Recording API requests
When you use the redact
method to redact text, you can optionally record these requests to view and analyze later in the Textual application. The redact method takes an optional record_options (RecordApiRequestOptions
) argument. To record an API request:
from tonic_textual.redact_api import TextualNer
from tonic_textual.classes.record_api_request_options import RecordApiRequestOptions
ner = TextualNer()
ner.redact("My name is John Doe", record_options=RecordApiRequestOptions(
record=True,
retention_time_in_hours=1,
tags=["my_first_request"])
)
The above code runs the redaction in the same way as any other redaction request, and then records the API request and its results. The request itself is automatically purged after 1 hour. You can view the results from the API Explorer page in Textual. The retention time is specified in hours and can be set to a value between 1 and 720.
Working with DataFrames
The redact
function can be called as a user-defined function (UDF) on a DataFrame column. As an example, lets read a CSV file redact a given column, and write the CSV back to disk. Make sure to first install pandas.
pip install pandas
from tonic_textual.redact_api import TextualNer
import pandas as pd
ner = TextualNer()
df = pd.read_csv('file.csv')
# Let's say there is a notes column in the CSV containing unstructured text
df['notes'] = df['notes'].apply(lambda x: ner.redact(x).redacted_text if pd.isnull(x) else None))

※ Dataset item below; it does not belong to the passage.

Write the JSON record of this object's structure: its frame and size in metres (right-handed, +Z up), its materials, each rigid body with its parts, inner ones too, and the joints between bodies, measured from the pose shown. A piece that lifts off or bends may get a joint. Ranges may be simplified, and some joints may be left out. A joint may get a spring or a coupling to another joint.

df.to_csv('file_redacted.csv')
Working with large data sets
For most use cases the redact
and redact
functions are sufficient. However, sometimes you need to process a lot of data quickly. Typically this means making multiple redact requests concurrently instead of sequentially.
As a first example, here is some sample code to process a large number of files through concurrent requests using asyncio. Make sure to first install asyncio.
pip install asyncio
from tonic_textual.redact_api import TextualNer
import asyncio
ner = TextualNer()
file_names = ['...'] # The list of files to be processed asynchronously
loop = asyncio.get_event_loop()
tasks = [loop.run_in_executor(None, ner.redact, open(file,'r').read()) for file in file_names]
loop.run_until_complete(asyncio.gather(*tasks))
results = [task.result() for task in tasks]
In another case, perhaps you are processing DataFrames but the frames themselves are quite large and you wish to redact rows in parallel. For this we can use Dask, a framework that sits on top of Pandas for concurrent execution. Make sure to first install dask[dataframe] and pandas.
pip install pandas
pip install dask[dataframe]
from tonic_textual.redact_api import TextualNer
import pandas as pd
import dask.dataframe as dd
# Load your DataFrame from disk, a live DB connection, etc.
df = get_dataframe()
npartitions=25 # Sets the number of requests to make concurrently.
df[col] = dd.from_pandas(df[col], npartitions=npartitions).apply(lambda x: redact(x) if not pd.isnull(x) else x, meta=pd.Series(dtype='str', name=col)).compute()